Frequently Asked Questions about Trading Regulation in United Kingdom
Is trading legal in United Kingdom?
Yes. Trading in instruments such as shares, exchange-traded products, and many derivatives is legal, provided firms offering services are properly authorised where required and market conduct rules are followed. The key distinction is not legality of “trading” itself but whether the broker and product fall inside UK trading laws and supervision.
Is forex trading legal in United Kingdom for retail traders?
Yes. Retail FX trading is commonly offered through regulated derivative structures (often CFD-style). To stay within the UK regulatory framework for traders, use an FCA-authorised provider for the relevant activities and be wary of offshore firms that market into the UK without clear authorisation.
Who regulates stock and derivatives trading in United Kingdom?

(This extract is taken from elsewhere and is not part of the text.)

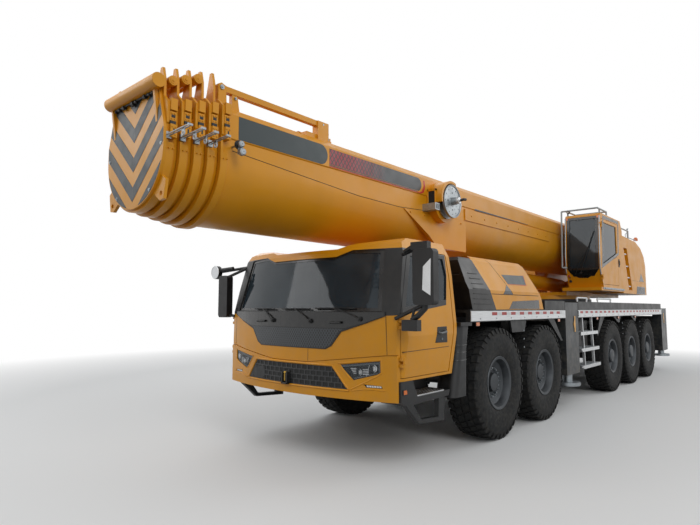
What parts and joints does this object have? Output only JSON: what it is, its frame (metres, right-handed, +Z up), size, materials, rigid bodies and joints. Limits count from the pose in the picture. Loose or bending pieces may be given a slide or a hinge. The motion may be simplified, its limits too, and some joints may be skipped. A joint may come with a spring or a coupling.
{
  "type": "mobile crane",
  "caption": "Road-going mobile crane with steered front axles, opening cab doors, sliding outriggers with jacks, slewing superstructure and a luffing telescopic boom.",
  "frame": {"origin": "on the ground, under the middle of the overall length and width", "axes": "+X forward, +Y to the vehicle's left, +Z up"},
  "size_m": [15.7951, 3.8, 4.0298],
  "materials": {
    "bare_aluminium": "satin",
    "black_paint": "satin",
    "black_plastic": "matte",
    "chrome": "gloss",
    "grey_paint": "satin",
    "lamp_lens": "gloss",
    "seat_cloth": "matte",
    "steel": "satin",
    "tinted_glass": "gloss",
    "tyre": "matte",
    "yellow_paint": "satin"
  },
  "bodies": {
    "carrier": {"chassis_frame": "black_paint", "deck": "black_paint", "side_rails": "bare_aluminium", "powertrain": "black_paint", "axle_beams": "black_paint", "engine_cover": "yellow_paint", "cab_shell": "yellow_paint", "cab_glass": "tinted_glass", "front_bumper": "yellow_paint", "cab_trim": "black_plastic", "lamps": "lamp_lens", "cab_interior": "seat_cloth", "slew_ring": "black_paint", "mudguards": "black_plastic", "access_steps": "bare_aluminium", "tanks": "black_paint"},
    "outrigger_beam_front_left": {"outrigger_beam_front_left": "black_paint"},
    "outrigger_jack_front_left": {"outrigger_jack_front_left": "steel"},
    "outrigger_beam_front_right": {"outrigger_beam_front_right": "black_paint"},
    "outrigger_jack_front_right": {"outrigger_jack_front_right": "steel"},
    "outrigger_beam_rear_left": {"outrigger_beam_rear_left": "black_paint"},
    "outrigger_jack_rear_left": {"outrigger_jack_rear_left": "steel"},
    "outrigger_beam_rear_right": {"outrigger_beam_rear_right": "black_paint"},
    "outrigger_jack_rear_right": {"outrigger_jack_rear_right": "steel"},
    "wheel_left_1": {"wheel_left_1": "tyre"},
    "knuckle_left_1": {"knuckle_left_1": "black_paint"},
    "wheel_right_1": {"wheel_right_1": "tyre"},
    "knuckle_right_1": {"knuckle_right_1": "black_paint"},
    "wheel_left_2": {"wheel_left_2": "tyre"},
    "knuckle_left_2": {"knuckle_left_2": "black_paint"},
    "wheel_right_2": {"wheel_right_2": "tyre"},
    "knuckle_right_2": {"knuckle_right_2": "black_paint"},
    "wheel_left_3": {"wheel_left_3": "tyre"},
    "wheel_right_3": {"wheel_right_3": "tyre"},
    "wheel_left_4": {"wheel_left_4": "tyre"},
    "wheel_right_4": {"wheel_right_4": "tyre"},
    "wheel_left_5": {"wheel_left_5": "tyre"},
    "wheel_right_5": {"wheel_right_5": "tyre"},
    "cab_door_left": {"cab_door_left": "yellow_paint", "door_glass_left": "tinted_glass"},
    "cab_door_right": {"cab_door_right": "yellow_paint", "door_glass_right": "tinted_glass"},
    "superstructure": {"turntable_frame": "yellow_paint", "tail_body": "yellow_paint", "hoist_winch": "yellow_paint", "upper_cab_shell": "yellow_paint", "upper_cab_glass": "tinted_glass", "upper_cab_interior": "seat_cloth", "handrails": "grey_paint"},
    "upper_cab_door": {"upper_cab_door": "yellow_paint", "upper_door_glass": "tinted_glass"},
    "boom_base": {"boom_base": "yellow_paint", "cable_reel": "yellow_paint"},
    "boom_section_1": {"boom_section_1": "yellow_paint"},
    "boom_section_2": {"boom_section_2": "yellow_paint"},
    "boom_section_3": {"boom_section_3": "yellow_paint"},
    "boom_section_4": {"boom_section_4": "yellow_paint"},
    "boom_section_5": {"boom_section_5": "yellow_paint"},
    "luff_barrel": {"luff_barrel": "yellow_paint"},
    "luff_rod": {"luff_rod": "chrome"}
  },
  "joints": [
    {"name": "outrigger_slide_front_left", "type": "slide", "parent": "carrier", "child": "outrigger_beam_front_left", "axis": [0, 1, 0], "range_m": [0, 2.1]},
    {"name": "jack_slide_front_left", "type": "slide", "parent": "outrigger_beam_front_left", "child": "outrigger_jack_front_left", "axis": [0, 0, -1], "range_m": [0, 0.6]},
    {"name": "outrigger_slide_front_right", "type": "slide", "parent": "carrier", "child": "outrigger_beam_front_right", "axis": [0, -1, 0], "range_m": [0, 2.1]},
    {"name": "jack_slide_front_right", "type": "slide", "parent": "outrigger_beam_front_right", "child": "outrigger_jack_front_right", "axis": [0, 0, -1], "range_m": [0, 0.6]},
    {"name": "outrigger_slide_rear_left", "type": "slide", "parent": "carrier", "child": "outrigger_beam_rear_left", "axis": [0, 1, 0], "range_m": [0, 2.1]},
    {"name": "jack_slide_rear_left", "type": "slide", "parent": "outrigger_beam_rear_left", "child": "outrigger_jack_rear_left", "axis": [0, 0, -1], "range_m": [0, 0.6]},
    {"name": "outrigger_slide_rear_right", "type": "slide", "parent": "carrier", "child": "outrigger_beam_rear_right", "axis": [0, -1, 0], "range_m": [0, 2.1]},
    {"name": "jack_slide_rear_right", "type": "slide", "parent": "outrigger_beam_rear_right", "child": "outrigger_jack_rear_right", "axis": [0, 0, -1], "range_m": [0, 0.6]},
    {"name": "steer_left_1", "type": "hinge", "parent": "carrier", "child": "knuckle_left_1", "pos_m": [3.3, 1.04, 0.7425], "axis": [0, 0, 1], "range_deg": [-32, 32]},
    {"name": "roll_left_1", "type": "hinge", "parent": "knuckle_left_1", "child": "wheel_left_1", "pos_m": [3.3, 1.262, 0.7425], "axis": [0, 1, 0], "continuous": true},
    {"name": "steer_right_1", "type": "hinge", "parent": "carrier", "child": "knuckle_right_1", "pos_m": [3.3, -1.04, 0.7425], "axis": [0, 0, 1], "range_deg": [-32, 32]},
    {"name": "roll_right_1", "type": "hinge", "parent": "knuckle_right_1", "child": "wheel_right_1", "pos_m": [3.3, -1.262, 0.7425], "axis": [0, 1, 0], "continuous": true},
    {"name": "steer_left_2", "type": "hinge", "parent": "carrier", "child": "knuckle_left_2", "pos_m": [1.68, 1.04, 0.7425], "axis": [0, 0, 1], "range_deg": [-22.4, 22.4]},
    {"name": "roll_left_2", "type": "hinge", "parent": "knuckle_left_2", "child": "wheel_left_2", "pos_m": [1.68, 1.262, 0.7425], "axis": [0, 1, 0], "continuous": true},
    {"name": "steer_right_2", "type": "hinge", "parent": "carrier", "child": "knuckle_right_2", "pos_m": [1.68, -1.04, 0.7425], "axis": [0, 0, 1], "range_deg": [-22.4, 22.4]},
    {"name": "roll_right_2", "type": "hinge", "parent": "knuckle_right_2", "child": "wheel_right_2", "pos_m": [1.68, -1.262, 0.7425], "axis": [0, 1, 0], "continuous": true},
    {"name": "roll_left_3", "type": "hinge", "parent": "carrier", "child": "wheel_left_3", "pos_m": [-2.14, 1.262, 0.7425], "axis": [0, 1, 0], "continuous": true},
    {"name": "roll_right_3", "type": "hinge", "parent": "carrier", "child": "wheel_right_3", "pos_m": [-2.14, -1.262, 0.7425], "axis": [0, 1, 0], "continuous": true},
    {"name": "roll_left_4", "type": "hinge", "parent": "carrier", "child": "wheel_left_4", "pos_m": [-3.74, 1.262, 0.7425], "axis": [0, 1, 0], "continuous": true},
    {"name": "roll_right_4", "type": "hinge", "parent": "carrier", "child": "wheel_right_4", "pos_m": [-3.74, -1.262, 0.7425], "axis": [0, 1, 0], "continuous": true},
    {"name": "roll_left_5", "type": "hinge", "parent": "carrier", "child": "wheel_left_5", "pos_m": [-5.34, 1.262, 0.7425], "axis": [0, 1, 0], "continuous": true},
    {"name": "roll_right_5", "type": "hinge", "parent": "carrier", "child": "wheel_right_5", "pos_m": [-5.34, -1.262, 0.7425], "axis": [0, 1, 0], "continuous": true},
    {"name": "door_hinge_left", "type": "hinge", "parent": "carrier", "child": "cab_door_left", "pos_m": [5.523, 1.452, 1.5], "axis": [0, 0, -1], "range_deg": [0, 65]},
    {"name": "door_hinge_right", "type": "hinge", "parent": "carrier", "child": "cab_door_right", "pos_m": [5.523, -1.452, 1.5], "axis": [0, 0, 1], "range_deg": [0, 65]},
    {"name": "slew", "type": "hinge", "parent": "carrier", "child": "superstructure", "pos_m": [-2.45, 0, 1.95], "axis": [0, 0, 1], "continuous": true},
    {"name": "upper_door_hinge", "type": "hinge", "parent": "superstructure", "child": "upper_cab_door", "pos_m": [-1.612, 1.468, 3], "axis": [0, 0, -1], "range_deg": [0, 85]},
    {"name": "boom_luff", "type": "hinge", "parent": "superstructure", "child": "boom_base", "pos_m": [-5.6, 0, 3.2], "axis": [0, -1, 0], "range_deg": [0, 80]},
    {"name": "telescope_1", "type": "slide", "parent": "boom_base", "child": "boom_section_1", "axis": [1, 0, 0], "range_m": [0, 11.5]},
    {"name": "telescope_2", "type": "slide", "parent": "boom_section_1", "child": "boom_section_2", "axis": [1, 0, 0], "range_m": [0, 11.5]},
    {"name": "telescope_3", "type": "slide", "parent": "boom_section_2", "child": "boom_section_3", "axis": [1, 0, 0], "range_m": [0, 11.5]},
    {"name": "telescope_4", "type": "slide", "parent": "boom_section_3", "child": "boom_section_4", "axis": [1, 0, 0], "range_m": [0, 11.5]},
    {"name": "telescope_5", "type": "slide", "parent": "boom_section_4", "child": "boom_section_5", "axis": [1, 0, 0], "range_m": [0, 11.5]},
    {"name": "luff_cylinder_swing", "type": "hinge", "parent": "superstructure", "child": "luff_barrel", "pos_m": [-3.3, 0, 2.3], "axis": [0, -1, 0], "range_deg": [0, 91.6]},
    {"name": "luff_cylinder_slide", "type": "slide", "parent": "luff_barrel", "child": "luff_rod", "axis": [0.9998, 0, 0.0217], "range_m": [0, 2.972]}
  ],
  "couplings": [
    {"joint": "steer_right_1", "follows": "steer_left_1", "ratio": 1},
    {"joint": "steer_left_2", "follows": "steer_left_1", "ratio": 0.7},
    {"joint": "steer_right_2", "follows": "steer_left_1", "ratio": 0.7},
    {"joint": "luff_cylinder_swing", "follows": "boom_luff", "ratio": 1.1392},
    {"joint": "luff_cylinder_slide", "follows": "boom_luff", "m_per_rad": 2.1212}
  ]
}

The FCA is the primary regulator for conduct and firm supervision across securities and many derivatives activities, while trading venues (such as the London Stock Exchange) apply market rules and surveillance at the venue level. The Bank of England group supports system stability via oversight of key financial infrastructure and prudential supervision for relevant institutions.
How can I check if a broker is regulated in United Kingdom?
Use the FCA Financial Services Register to verify the firm’s authorisation, permissions, and contact details, then match those details to the website and payment beneficiary you are using. Also review the FCA’s warning list for clones and check the broker’s disclosures on client money segregation, complaint handling (FOS), and compensation arrangements (FSCS eligibility where applicable).
How are trading profits taxed in United Kingdom?
Often, profits and losses are assessed under Capital Gains Tax rules for investing activity, but some circumstances can lead to income-style treatment depending on facts, instruments, and trading pattern. Because taxation can vary by product and personal situation, keep detailed records and consult a qualified adviser.